A buyer with strong income and a 20%-plus deposit may get the sharpest rate from CBA right now. An investor with thinner equity or a more complex income picture may find Macquarie's pricing competitive despite the higher headline rate, because Macquarie has scored them inside its appetite. The bank growing the fastest is usually the bank that wants you. Run the comparison on the loan comparison calculator across two or three lenders before signing on the cheapest advertised rate. Translating the rate difference into actual repayments on your balance is a five-minute exercise on the mortgage calculator.

Putting it together

The release is not a price forecast. It is a composition snapshot of the institutions that finance the entire residential property market. Reading it well gives you the structural picture: who is winning the marginal customer, who is leaning on serviceability, who is approaching prudential ceilings the regulator watches. That structural picture leads the price series. By the time the headline index moves, the composition data has usually been signalling the shift for a quarter or two. Reading the APRA release alongside our coverage of major-bank cash rate forecasts is the cleanest way to triangulate the credit and pricing inputs that move the property cycle.
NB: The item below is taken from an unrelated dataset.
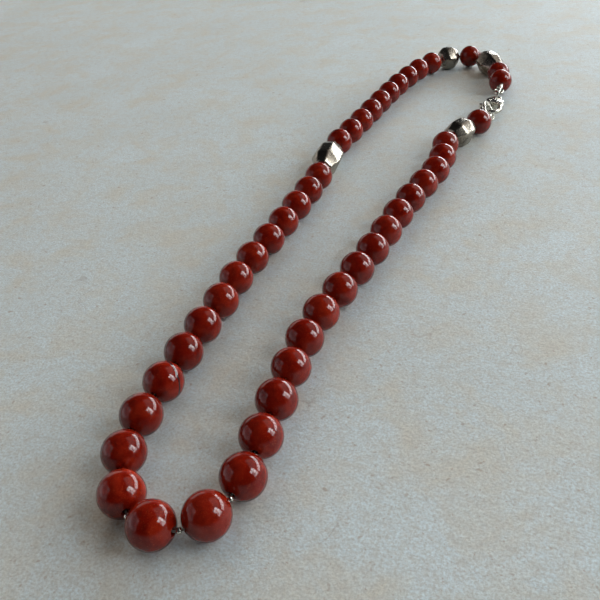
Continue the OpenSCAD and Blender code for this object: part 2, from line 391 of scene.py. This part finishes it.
def worn(piece, width, segments, sharper_than):
    """Rounds a piece's edges where they are sharper than an angle in degrees."""
    bevel = piece.modifiers.new("wear", "BEVEL")
    bevel.width = width
    bevel.segments = segments
    bevel.limit_method = "ANGLE"
    bevel.angle_limit = math.radians(sharper_than)
    return bevel


def stands_for(piece, body, slot, *nodes):
    """Makes a finished piece ride on a body in place of CAD nodes."""
    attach(piece, body)
    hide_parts(*nodes)


def rings_round_x(bm, profile, sides):
    """A ring of points round the X axis for each (x, radius) of a profile."""
    turns = [2 * math.pi * k / sides for k in range(sides)]
    return [[bm.verts.new((x, r * math.cos(a), r * math.sin(a))) for a in turns]
            for x, r in profile]


def skin_between(bm, ring, after):
    for k in range(len(ring)):
        n = (k + 1) % len(ring)
        bm.faces.new((ring[k], ring[n], after[n], after[k]))


# The angle from which an edge of a turned form stays hard
TURNED_CREASE = 32


def turned_form(name, profile, sides):
    """A closed form turned round the X axis."""
    bm = bmesh.new()
    rings = rings_round_x(bm, profile, sides)
    for i, ring in enumerate(rings):
        skin_between(bm, ring, rings[(i + 1) % len(rings)])
    bmesh.ops.recalc_face_normals(bm, faces=bm.faces)
    for face in bm.faces:
        face.smooth = True
    for edge in bm.edges:
        edge.smooth = edge.calc_face_angle(0) < math.radians(TURNED_CREASE)
    return new_piece(name, mesh_from(bm, name))


def bead_profile(bore, bevel, steps):
    """A ball of diameter 1, drilled through, with a bevel at each mouth of the hole."""
    r = 0.5
    start = math.asin((bore + bevel) / r)
    arc = [start + (math.pi - 2 * start) * k / steps for k in range(steps + 1)]
    ball = [(r * math.cos(a), r * math.sin(a)) for a in arc]
    inner = r * math.cos(start) - bevel
    return ball + [(-inner, bore), (inner, bore)]


def points_piece(name, middles, ways):
    """Loose points with the way that each threaded piece faces."""
    mesh = bpy.data.meshes.new(name)
    mesh.from_pydata([tuple(p) for p in middles], [], [])
    way = mesh.attributes.new("way", "FLOAT_VECTOR", "POINT")
    for i, w in enumerate(ways):
        way.data[i].vector = w
    return new_piece(name, mesh)


# Geometry Nodes
class Tree(Nodes):
    """A Geometry Nodes tree, with each named input's kind of socket."""

    def __init__(self, name, **inputs):
        super().__init__(bpy.data.node_groups.new(name, "GeometryNodeTree"))
        self.socket("Geometry", "OUTPUT", "Geometry")
        self.socket("Geometry", "INPUT", "Geometry")
        for title, kind in inputs.items():
            self.socket(title, "INPUT", kind)
        self.inputs = self.add("NodeGroupInput")
        self.output = self.add("NodeGroupOutput")

    def socket(self, name, way, kind):
        self.tree.interface.new_socket(name, in_out=way, socket_type="NodeSocket" + kind)

    def given(self, name):
        return self.inputs.outputs[name]

    def chance(self, low, high, seed):
        """A number between two others for each copy, the same in every run."""
        node = self.add("FunctionNodeRandomValue", data_type="FLOAT")
        self.give(low, node.inputs["Min"])
        self.give(high, node.inputs["Max"])
        self.give(seed, node.inputs["Seed"])
        return node.outputs[1]

    def finish(self, geometry):
        """Realizes what was made, gives it the chosen finish and puts it out."""
        whole = self.add("GeometryNodeRealizeInstances")
        dressed = self.add("GeometryNodeSetMaterial")
        self.link(geometry, whole.inputs["Geometry"])
        self.link(whole.outputs["Geometry"], dressed.inputs["Geometry"])
        self.link(self.given("finish"), dressed.inputs["Material"])
        self.link(dressed.outputs["Geometry"], self.output.inputs["Geometry"])


def put_on(host, made_by, **values):
    """Gives a piece a tree, with the tree's inputs set by their identifiers."""
    modifier = host.modifiers.new("made", "NODES")
    modifier.node_group = made_by.tree
    for item in made_by.tree.interface.items_tree:
        if item.name in values:
            modifier[item.identifier] = values[item.name]


def threaded_tree():
    """Copies one form to every point of the string, turned along the thread, no two alike."""
    t = Tree("threaded_pieces", form="Object", diameter="Float", smallest_share="Float",
             seed="Int", finish="Material")
    seed = t.given("seed")
    form = t.add("GeometryNodeObjectInfo", transform_space="ORIGINAL")
    t.link(t.given("form"), form.inputs["Object"])
    way = t.add("GeometryNodeInputNamedAttribute", data_type="FLOAT_VECTOR")
    way.inputs["Name"].default_value = "way"
    along = t.add("FunctionNodeAlignRotationToVector", axis="X")
    t.link(way.outputs["Attribute"], along.inputs["Vector"])
    turn = t.add("FunctionNodeAxisAngleToRotation")
    turn.inputs["Axis"].default_value = (1, 0, 0)
    t.link(t.chance(0.0, 2 * math.pi, seed), turn.inputs["Angle"])
    both = t.add("FunctionNodeRotateRotation", rotation_space="LOCAL")
    t.link(along.outputs["Rotation"], both.inputs["Rotation"])
    t.link(turn.outputs["Rotation"], both.inputs["Rotate By"])
    share = t.chance(t.given("smallest_share"), 1.0, t.math("ADD", seed, 7))
    copies = t.add("GeometryNodeInstanceOnPoints")
    t.link(t.given("Geometry"), copies.inputs["Points"])
    t.link(form.outputs["Geometry"], copies.inputs["Instance"])
    t.link(both.outputs["Rotation"], copies.inputs["Rotation"])
    t.link(t.math("MULTIPLY", t.given("diameter"), share), copies.inputs["Scale"])
    tone = t.add("GeometryNodeStoreNamedAttribute", data_type="FLOAT", domain="INSTANCE")
    tone.inputs["Name"].default_value = "bead_tone"
    t.link(copies.outputs["Instances"], tone.inputs["Geometry"])
    t.link(t.chance(0.0, 1.0, t.math("ADD", seed, 19)), tone.inputs["Value"])
    t.finish(tone.outputs["Geometry"])
    return t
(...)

On Burbfinder, suburb and region pages surface the rate-sensitive metrics alongside local prices, rents, and vacancy. The APRA release is a national dataset, but the appetite of the bank that ends up writing your loan is the most local thing about the whole picture. Reading the monthly release as a composition story, not as a single growth number, is what turns it from a statistic into a decision input.